Abstract

Affective states classification has become an important part of the Brain-Computer Interface (HCI) study. In recent years, affective computing systems using physiological signals, such as ECG, GSR and EEG has shown very promising results. However, like many other machine learning studies involving physiological signals, the bottle neck is always around the database acquisition and the annotation process. To investigate potential ways to address this small sample problem, this paper introduces a Deep Belief Networks (DBN) based learning system for the EEG-based affective processing system. Through the greedy-layer pretraining using unlabeled data as well as a supervised fine-tuning process, the DBN-based approaches significantly reduced the number of labeled samples required. The DBN methods also acted as an application specific feature selector, by examining the weight vector between the input feature vector and the first invisible layer, we can gain much needed insights on the spatial or spectral locations of the most discriminating features.

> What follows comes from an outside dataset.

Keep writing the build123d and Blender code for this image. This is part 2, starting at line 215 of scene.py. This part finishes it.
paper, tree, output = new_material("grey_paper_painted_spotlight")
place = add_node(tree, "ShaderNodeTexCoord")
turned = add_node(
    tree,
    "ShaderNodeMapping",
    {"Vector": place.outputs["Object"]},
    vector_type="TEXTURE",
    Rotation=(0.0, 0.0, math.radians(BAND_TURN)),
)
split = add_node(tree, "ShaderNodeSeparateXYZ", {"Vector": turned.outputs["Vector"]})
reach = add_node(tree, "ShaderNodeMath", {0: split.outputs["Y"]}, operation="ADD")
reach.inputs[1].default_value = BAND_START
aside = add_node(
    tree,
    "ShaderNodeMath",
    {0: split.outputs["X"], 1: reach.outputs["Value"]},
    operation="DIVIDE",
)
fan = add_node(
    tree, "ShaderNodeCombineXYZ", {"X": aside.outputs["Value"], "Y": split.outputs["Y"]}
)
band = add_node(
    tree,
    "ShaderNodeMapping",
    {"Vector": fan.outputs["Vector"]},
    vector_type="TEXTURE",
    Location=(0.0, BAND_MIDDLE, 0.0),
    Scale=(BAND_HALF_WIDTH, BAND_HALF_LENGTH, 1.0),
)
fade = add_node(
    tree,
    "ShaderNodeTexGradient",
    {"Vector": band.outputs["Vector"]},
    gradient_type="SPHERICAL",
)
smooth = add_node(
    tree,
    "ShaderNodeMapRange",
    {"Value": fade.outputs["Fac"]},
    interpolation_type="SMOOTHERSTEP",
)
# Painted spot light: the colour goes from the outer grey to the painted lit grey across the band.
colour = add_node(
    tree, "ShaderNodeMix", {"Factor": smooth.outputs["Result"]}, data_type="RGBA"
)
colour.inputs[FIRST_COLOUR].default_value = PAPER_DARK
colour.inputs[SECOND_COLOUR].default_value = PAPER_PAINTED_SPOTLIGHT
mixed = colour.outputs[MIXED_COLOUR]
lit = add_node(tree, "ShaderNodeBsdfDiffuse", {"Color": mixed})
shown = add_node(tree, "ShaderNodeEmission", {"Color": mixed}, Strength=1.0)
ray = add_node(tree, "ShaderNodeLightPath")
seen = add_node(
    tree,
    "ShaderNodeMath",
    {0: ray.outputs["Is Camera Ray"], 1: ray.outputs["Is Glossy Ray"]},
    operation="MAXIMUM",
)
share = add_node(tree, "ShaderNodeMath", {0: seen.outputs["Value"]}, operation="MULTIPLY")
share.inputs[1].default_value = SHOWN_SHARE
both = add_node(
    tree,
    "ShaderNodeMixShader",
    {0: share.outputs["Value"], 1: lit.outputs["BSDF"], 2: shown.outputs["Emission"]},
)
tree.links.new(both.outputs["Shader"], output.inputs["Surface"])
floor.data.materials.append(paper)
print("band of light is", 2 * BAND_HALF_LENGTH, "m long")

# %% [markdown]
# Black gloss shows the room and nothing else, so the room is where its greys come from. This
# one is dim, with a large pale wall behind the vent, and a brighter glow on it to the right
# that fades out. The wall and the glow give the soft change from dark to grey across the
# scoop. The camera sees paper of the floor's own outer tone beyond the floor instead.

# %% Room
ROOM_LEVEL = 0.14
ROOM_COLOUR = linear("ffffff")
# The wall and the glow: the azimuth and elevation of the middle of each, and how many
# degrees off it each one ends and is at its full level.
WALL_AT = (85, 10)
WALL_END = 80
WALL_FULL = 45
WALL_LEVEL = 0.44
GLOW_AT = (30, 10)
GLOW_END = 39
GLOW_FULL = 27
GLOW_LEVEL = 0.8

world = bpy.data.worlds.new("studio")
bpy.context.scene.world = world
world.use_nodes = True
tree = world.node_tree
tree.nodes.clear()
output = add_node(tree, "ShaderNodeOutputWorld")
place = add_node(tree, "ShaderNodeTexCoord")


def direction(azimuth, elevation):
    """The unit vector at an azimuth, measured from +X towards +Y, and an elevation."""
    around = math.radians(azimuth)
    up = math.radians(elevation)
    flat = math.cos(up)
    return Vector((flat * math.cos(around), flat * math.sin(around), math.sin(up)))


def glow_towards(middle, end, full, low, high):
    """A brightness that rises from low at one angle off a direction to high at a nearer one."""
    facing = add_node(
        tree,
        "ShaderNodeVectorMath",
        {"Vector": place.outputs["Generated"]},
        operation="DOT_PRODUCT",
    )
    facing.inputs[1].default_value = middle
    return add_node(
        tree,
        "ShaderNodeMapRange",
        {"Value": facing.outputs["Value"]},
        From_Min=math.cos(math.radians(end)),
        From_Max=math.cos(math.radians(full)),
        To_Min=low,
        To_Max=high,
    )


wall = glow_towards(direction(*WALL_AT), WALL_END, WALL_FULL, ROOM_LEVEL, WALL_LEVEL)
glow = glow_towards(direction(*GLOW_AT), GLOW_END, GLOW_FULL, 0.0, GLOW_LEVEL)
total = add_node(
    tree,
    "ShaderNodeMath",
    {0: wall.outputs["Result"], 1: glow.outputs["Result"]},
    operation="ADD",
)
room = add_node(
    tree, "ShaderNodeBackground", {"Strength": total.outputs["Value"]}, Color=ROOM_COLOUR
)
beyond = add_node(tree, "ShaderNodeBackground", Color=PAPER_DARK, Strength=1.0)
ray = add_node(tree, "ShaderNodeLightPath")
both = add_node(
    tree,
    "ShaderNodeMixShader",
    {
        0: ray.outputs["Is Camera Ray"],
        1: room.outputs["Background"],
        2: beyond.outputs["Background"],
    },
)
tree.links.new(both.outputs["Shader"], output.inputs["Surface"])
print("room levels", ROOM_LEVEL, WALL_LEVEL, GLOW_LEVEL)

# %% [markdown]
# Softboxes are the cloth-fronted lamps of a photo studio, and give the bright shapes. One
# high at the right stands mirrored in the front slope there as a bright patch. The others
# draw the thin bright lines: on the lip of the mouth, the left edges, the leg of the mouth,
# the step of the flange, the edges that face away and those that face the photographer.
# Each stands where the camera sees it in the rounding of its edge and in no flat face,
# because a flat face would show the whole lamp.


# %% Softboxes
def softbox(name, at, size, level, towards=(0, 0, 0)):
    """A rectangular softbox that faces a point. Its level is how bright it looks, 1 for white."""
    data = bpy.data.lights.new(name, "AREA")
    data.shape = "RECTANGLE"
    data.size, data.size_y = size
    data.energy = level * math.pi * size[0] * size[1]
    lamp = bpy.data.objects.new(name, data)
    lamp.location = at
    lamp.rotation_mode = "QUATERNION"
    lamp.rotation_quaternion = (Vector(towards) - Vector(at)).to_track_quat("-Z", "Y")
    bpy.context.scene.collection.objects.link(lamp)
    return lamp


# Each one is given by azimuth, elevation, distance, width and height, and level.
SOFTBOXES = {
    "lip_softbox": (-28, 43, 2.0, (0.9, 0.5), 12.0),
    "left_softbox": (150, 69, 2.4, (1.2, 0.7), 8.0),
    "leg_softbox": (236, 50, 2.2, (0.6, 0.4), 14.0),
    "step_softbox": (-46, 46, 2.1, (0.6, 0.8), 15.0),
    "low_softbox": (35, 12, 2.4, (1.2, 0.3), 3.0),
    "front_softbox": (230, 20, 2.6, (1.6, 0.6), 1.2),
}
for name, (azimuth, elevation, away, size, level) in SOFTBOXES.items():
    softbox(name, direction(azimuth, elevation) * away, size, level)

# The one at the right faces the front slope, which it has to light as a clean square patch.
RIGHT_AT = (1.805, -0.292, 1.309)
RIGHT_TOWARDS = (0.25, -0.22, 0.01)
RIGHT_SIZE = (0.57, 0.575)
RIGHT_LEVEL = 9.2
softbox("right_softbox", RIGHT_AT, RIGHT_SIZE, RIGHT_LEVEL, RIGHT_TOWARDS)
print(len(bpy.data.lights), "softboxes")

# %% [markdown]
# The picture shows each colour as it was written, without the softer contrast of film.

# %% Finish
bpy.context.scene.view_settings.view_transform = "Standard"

In this study, DBNs are trained on the narrow-band spectral features extracted from multichannel EEG recordings. To evaluate the efficacy of the proposed DBN-based learning system, we carried out an subject-independent affective states classification experiments on the DEAP database to classify 2-dimensional affect states. As a baseline to the proposed DBN approach, the same classification problem was also carried out using support vector machines (SVMs) and one-way ANOVA based feature selection process. The classification results shown that the proposed framework using Deep Belief Networks not only provided better classification performance, but also significantly lower the number of labeled data required to train such machine learning systems.